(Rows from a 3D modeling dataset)
begin

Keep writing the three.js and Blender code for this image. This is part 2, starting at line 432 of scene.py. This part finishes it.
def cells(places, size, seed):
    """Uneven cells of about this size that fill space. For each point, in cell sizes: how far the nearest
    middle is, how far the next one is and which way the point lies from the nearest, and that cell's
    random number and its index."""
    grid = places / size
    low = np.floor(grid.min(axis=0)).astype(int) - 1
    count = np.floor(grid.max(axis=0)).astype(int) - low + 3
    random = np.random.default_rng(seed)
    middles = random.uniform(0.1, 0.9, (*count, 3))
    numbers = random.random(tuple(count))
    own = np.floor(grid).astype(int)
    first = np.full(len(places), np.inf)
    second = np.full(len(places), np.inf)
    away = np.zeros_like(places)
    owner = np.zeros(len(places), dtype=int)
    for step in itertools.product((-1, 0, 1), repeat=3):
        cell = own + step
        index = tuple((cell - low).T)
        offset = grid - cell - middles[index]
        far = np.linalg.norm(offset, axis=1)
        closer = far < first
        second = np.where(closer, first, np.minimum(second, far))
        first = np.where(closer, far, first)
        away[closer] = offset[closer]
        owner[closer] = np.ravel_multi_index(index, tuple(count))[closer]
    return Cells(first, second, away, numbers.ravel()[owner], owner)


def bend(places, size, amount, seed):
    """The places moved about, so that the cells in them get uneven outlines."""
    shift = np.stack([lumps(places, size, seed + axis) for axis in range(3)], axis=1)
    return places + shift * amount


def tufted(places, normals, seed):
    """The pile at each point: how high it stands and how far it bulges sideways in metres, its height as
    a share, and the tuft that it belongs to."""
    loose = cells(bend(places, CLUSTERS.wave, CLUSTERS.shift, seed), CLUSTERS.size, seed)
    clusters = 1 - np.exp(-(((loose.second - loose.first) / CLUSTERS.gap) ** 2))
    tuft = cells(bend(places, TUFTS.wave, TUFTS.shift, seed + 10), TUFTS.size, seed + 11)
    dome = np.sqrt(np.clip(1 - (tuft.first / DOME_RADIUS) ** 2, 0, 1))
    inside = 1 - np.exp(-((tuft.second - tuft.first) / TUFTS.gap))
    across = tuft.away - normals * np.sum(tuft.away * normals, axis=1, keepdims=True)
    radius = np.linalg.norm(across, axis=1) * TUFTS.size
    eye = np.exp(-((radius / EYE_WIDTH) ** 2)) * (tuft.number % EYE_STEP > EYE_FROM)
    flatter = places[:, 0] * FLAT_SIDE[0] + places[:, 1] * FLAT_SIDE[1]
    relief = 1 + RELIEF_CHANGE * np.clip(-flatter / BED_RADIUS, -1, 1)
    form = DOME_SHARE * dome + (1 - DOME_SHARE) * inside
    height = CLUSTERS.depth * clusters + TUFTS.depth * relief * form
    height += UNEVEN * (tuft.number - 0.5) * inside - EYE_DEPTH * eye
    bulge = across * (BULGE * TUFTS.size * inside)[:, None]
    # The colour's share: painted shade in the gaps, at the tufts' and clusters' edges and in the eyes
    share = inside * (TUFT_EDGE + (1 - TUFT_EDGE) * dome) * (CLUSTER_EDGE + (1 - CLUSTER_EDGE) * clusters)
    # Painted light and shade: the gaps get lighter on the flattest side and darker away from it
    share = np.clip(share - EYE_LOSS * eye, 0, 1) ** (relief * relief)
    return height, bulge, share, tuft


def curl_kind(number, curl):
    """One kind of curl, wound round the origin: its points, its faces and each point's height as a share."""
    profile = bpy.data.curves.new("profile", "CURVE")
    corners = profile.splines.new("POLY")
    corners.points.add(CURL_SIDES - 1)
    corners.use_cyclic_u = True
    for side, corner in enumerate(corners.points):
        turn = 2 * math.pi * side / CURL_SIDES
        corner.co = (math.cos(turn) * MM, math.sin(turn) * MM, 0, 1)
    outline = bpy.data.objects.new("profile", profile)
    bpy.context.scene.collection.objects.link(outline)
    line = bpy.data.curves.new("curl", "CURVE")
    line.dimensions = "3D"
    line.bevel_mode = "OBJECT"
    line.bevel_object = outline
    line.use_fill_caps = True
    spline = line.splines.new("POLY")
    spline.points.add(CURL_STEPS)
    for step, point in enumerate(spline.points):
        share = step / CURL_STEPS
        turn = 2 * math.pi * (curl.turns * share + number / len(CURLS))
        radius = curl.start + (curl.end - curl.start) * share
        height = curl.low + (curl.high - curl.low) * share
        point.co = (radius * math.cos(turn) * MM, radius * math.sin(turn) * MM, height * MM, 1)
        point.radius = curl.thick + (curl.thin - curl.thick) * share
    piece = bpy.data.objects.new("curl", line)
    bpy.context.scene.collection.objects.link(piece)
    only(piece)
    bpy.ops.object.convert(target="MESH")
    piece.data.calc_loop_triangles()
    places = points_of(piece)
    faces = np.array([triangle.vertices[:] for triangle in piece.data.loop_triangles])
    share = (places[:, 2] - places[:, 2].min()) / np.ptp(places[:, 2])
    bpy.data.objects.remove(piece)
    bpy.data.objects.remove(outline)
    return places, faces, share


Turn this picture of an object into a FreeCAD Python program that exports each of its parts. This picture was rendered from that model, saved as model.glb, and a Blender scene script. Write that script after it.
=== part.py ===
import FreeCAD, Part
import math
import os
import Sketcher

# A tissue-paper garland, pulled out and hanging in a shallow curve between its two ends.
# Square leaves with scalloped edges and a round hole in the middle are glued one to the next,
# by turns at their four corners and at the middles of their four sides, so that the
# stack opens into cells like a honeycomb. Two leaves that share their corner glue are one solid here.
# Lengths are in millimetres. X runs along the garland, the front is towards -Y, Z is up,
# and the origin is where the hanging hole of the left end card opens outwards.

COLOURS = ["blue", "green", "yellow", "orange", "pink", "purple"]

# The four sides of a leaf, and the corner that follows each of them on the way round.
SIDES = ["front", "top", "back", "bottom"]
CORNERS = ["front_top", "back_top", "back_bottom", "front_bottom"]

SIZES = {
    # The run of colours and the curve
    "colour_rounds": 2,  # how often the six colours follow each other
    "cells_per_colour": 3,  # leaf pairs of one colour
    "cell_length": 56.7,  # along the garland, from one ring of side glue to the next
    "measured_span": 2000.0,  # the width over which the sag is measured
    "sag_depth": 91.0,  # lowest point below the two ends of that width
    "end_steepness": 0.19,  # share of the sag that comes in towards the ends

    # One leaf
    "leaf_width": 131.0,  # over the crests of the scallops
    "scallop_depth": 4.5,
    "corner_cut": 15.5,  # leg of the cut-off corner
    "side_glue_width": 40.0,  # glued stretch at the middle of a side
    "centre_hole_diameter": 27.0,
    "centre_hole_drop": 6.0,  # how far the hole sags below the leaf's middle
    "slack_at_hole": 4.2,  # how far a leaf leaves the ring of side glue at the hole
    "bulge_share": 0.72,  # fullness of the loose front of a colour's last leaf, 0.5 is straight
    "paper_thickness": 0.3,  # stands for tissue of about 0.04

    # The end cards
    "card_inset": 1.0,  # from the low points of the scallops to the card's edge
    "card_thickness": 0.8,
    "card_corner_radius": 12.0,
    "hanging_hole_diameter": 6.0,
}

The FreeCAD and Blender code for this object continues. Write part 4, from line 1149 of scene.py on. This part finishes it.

end

▸ **Task instructions**
Copy out the material above in its entirety. Every detail must match.

▸ **Reply to the exercise**
Keep writing the three.js and Blender code for this image. This is part 2, starting at line 432 of scene.py. This part finishes it.
def cells(places, size, seed):
    """Uneven cells of about this size that fill space. For each point, in cell sizes: how far the nearest
    middle is, how far the next one is and which way the point lies from the nearest, and that cell's
    random number and its index."""
    grid = places / size
    low = np.floor(grid.min(axis=0)).astype(int) - 1
    count = np.floor(grid.max(axis=0)).astype(int) - low + 3
    random = np.random.default_rng(seed)
    middles = random.uniform(0.1, 0.9, (*count, 3))
    numbers = random.random(tuple(count))
    own = np.floor(grid).astype(int)
    first = np.full(len(places), np.inf)
    second = np.full(len(places), np.inf)
    away = np.zeros_like(places)
    owner = np.zeros(len(places), dtype=int)
    for step in itertools.product((-1, 0, 1), repeat=3):
        cell = own + step
        index = tuple((cell - low).T)
        offset = grid - cell - middles[index]
        far = np.linalg.norm(offset, axis=1)
        closer = far < first
        second = np.where(closer, first, np.minimum(second, far))
        first = np.where(closer, far, first)
        away[closer] = offset[closer]
        owner[closer] = np.ravel_multi_index(index, tuple(count))[closer]
    return Cells(first, second, away, numbers.ravel()[owner], owner)


def bend(places, size, amount, seed):
    """The places moved about, so that the cells in them get uneven outlines."""
    shift = np.stack([lumps(places, size, seed + axis) for axis in range(3)], axis=1)
    return places + shift * amount


def tufted(places, normals, seed):
    """The pile at each point: how high it stands and how far it bulges sideways in metres, its height as
    a share, and the tuft that it belongs to."""
    loose = cells(bend(places, CLUSTERS.wave, CLUSTERS.shift, seed), CLUSTERS.size, seed)
    clusters = 1 - np.exp(-(((loose.second - loose.first) / CLUSTERS.gap) ** 2))
    tuft = cells(bend(places, TUFTS.wave, TUFTS.shift, seed + 10), TUFTS.size, seed + 11)
    dome = np.sqrt(np.clip(1 - (tuft.first / DOME_RADIUS) ** 2, 0, 1))
    inside = 1 - np.exp(-((tuft.second - tuft.first) / TUFTS.gap))
    across = tuft.away - normals * np.sum(tuft.away * normals, axis=1, keepdims=True)
    radius = np.linalg.norm(across, axis=1) * TUFTS.size
    eye = np.exp(-((radius / EYE_WIDTH) ** 2)) * (tuft.number % EYE_STEP > EYE_FROM)
    flatter = places[:, 0] * FLAT_SIDE[0] + places[:, 1] * FLAT_SIDE[1]
    relief = 1 + RELIEF_CHANGE * np.clip(-flatter / BED_RADIUS, -1, 1)
    form = DOME_SHARE * dome + (1 - DOME_SHARE) * inside
    height = CLUSTERS.depth * clusters + TUFTS.depth * relief * form
    height += UNEVEN * (tuft.number - 0.5) * inside - EYE_DEPTH * eye
    bulge = across * (BULGE * TUFTS.size * inside)[:, None]
    # The colour's share: painted shade in the gaps, at the tufts' and clusters' edges and in the eyes
    share = inside * (TUFT_EDGE + (1 - TUFT_EDGE) * dome) * (CLUSTER_EDGE + (1 - CLUSTER_EDGE) * clusters)
    # Painted light and shade: the gaps get lighter on the flattest side and darker away from it
    share = np.clip(share - EYE_LOSS * eye, 0, 1) ** (relief * relief)
    return height, bulge, share, tuft


def curl_kind(number, curl):
    """One kind of curl, wound round the origin: its points, its faces and each point's height as a share."""
    profile = bpy.data.curves.new("profile", "CURVE")
    corners = profile.splines.new("POLY")
    corners.points.add(CURL_SIDES - 1)
    corners.use_cyclic_u = True
    for side, corner in enumerate(corners.points):
        turn = 2 * math.pi * side / CURL_SIDES
        corner.co = (math.cos(turn) * MM, math.sin(turn) * MM, 0, 1)
    outline = bpy.data.objects.new("profile", profile)
    bpy.context.scene.collection.objects.link(outline)
    line = bpy.data.curves.new("curl", "CURVE")
    line.dimensions = "3D"
    line.bevel_mode = "OBJECT"
    line.bevel_object = outline
    line.use_fill_caps = True
    spline = line.splines.new("POLY")
    spline.points.add(CURL_STEPS)
    for step, point in enumerate(spline.points):
        share = step / CURL_STEPS
        turn = 2 * math.pi * (curl.turns * share + number / len(CURLS))
        radius = curl.start + (curl.end - curl.start) * share
        height = curl.low + (curl.high - curl.low) * share
        point.co = (radius * math.cos(turn) * MM, radius * math.sin(turn) * MM, height * MM, 1)
        point.radius = curl.thick + (curl.thin - curl.thick) * share
    piece = bpy.data.objects.new("curl", line)
    bpy.context.scene.collection.objects.link(piece)
    only(piece)
    bpy.ops.object.convert(target="MESH")
    piece.data.calc_loop_triangles()
    places = points_of(piece)
    faces = np.array([triangle.vertices[:] for triangle in piece.data.loop_triangles])
    share = (places[:, 2] - places[:, 2].min()) / np.ptp(places[:, 2])
    bpy.data.objects.remove(piece)
    bpy.data.objects.remove(outline)
    return places, faces, share


Turn this picture of an object into a FreeCAD Python program that exports each of its parts. This picture was rendered from that model, saved as model.glb, and a Blender scene script. Write that script after it.
=== part.py ===
import FreeCAD, Part
import math
import os
import Sketcher

# A tissue-paper garland, pulled out and hanging in a shallow curve between its two ends.
# Square leaves with scalloped edges and a round hole in the middle are glued one to the next,
# by turns at their four corners and at the middles of their four sides, so that the
# stack opens into cells like a honeycomb. Two leaves that share their corner glue are one solid here.
# Lengths are in millimetres. X runs along the garland, the front is towards -Y, Z is up,
# and the origin is where the hanging hole of the left end card opens outwards.

COLOURS = ["blue", "green", "yellow", "orange", "pink", "purple"]

# The four sides of a leaf, and the corner that follows each of them on the way round.
SIDES = ["front", "top", "back", "bottom"]
CORNERS = ["front_top", "back_top", "back_bottom", "front_bottom"]

SIZES = {
    # The run of colours and the curve
    "colour_rounds": 2,  # how often the six colours follow each other
    "cells_per_colour": 3,  # leaf pairs of one colour
    "cell_length": 56.7,  # along the garland, from one ring of side glue to the next
    "measured_span": 2000.0,  # the width over which the sag is measured
    "sag_depth": 91.0,  # lowest point below the two ends of that width
    "end_steepness": 0.19,  # share of the sag that comes in towards the ends

    # One leaf
    "leaf_width": 131.0,  # over the crests of the scallops
    "scallop_depth": 4.5,
    "corner_cut": 15.5,  # leg of the cut-off corner
    "side_glue_width": 40.0,  # glued stretch at the middle of a side
    "centre_hole_diameter": 27.0,
    "centre_hole_drop": 6.0,  # how far the hole sags below the leaf's middle
    "slack_at_hole": 4.2,  # how far a leaf leaves the ring of side glue at the hole
    "bulge_share": 0.72,  # fullness of the loose front of a colour's last leaf, 0.5 is straight
    "paper_thickness": 0.3,  # stands for tissue of about 0.04

    # The end cards
    "card_inset": 1.0,  # from the low points of the scallops to the card's edge
    "card_thickness": 0.8,
    "card_corner_radius": 12.0,
    "hanging_hole_diameter": 6.0,
}

The FreeCAD and Blender code for this object continues. Write part 4, from line 1149 of scene.py on. This part finishes it.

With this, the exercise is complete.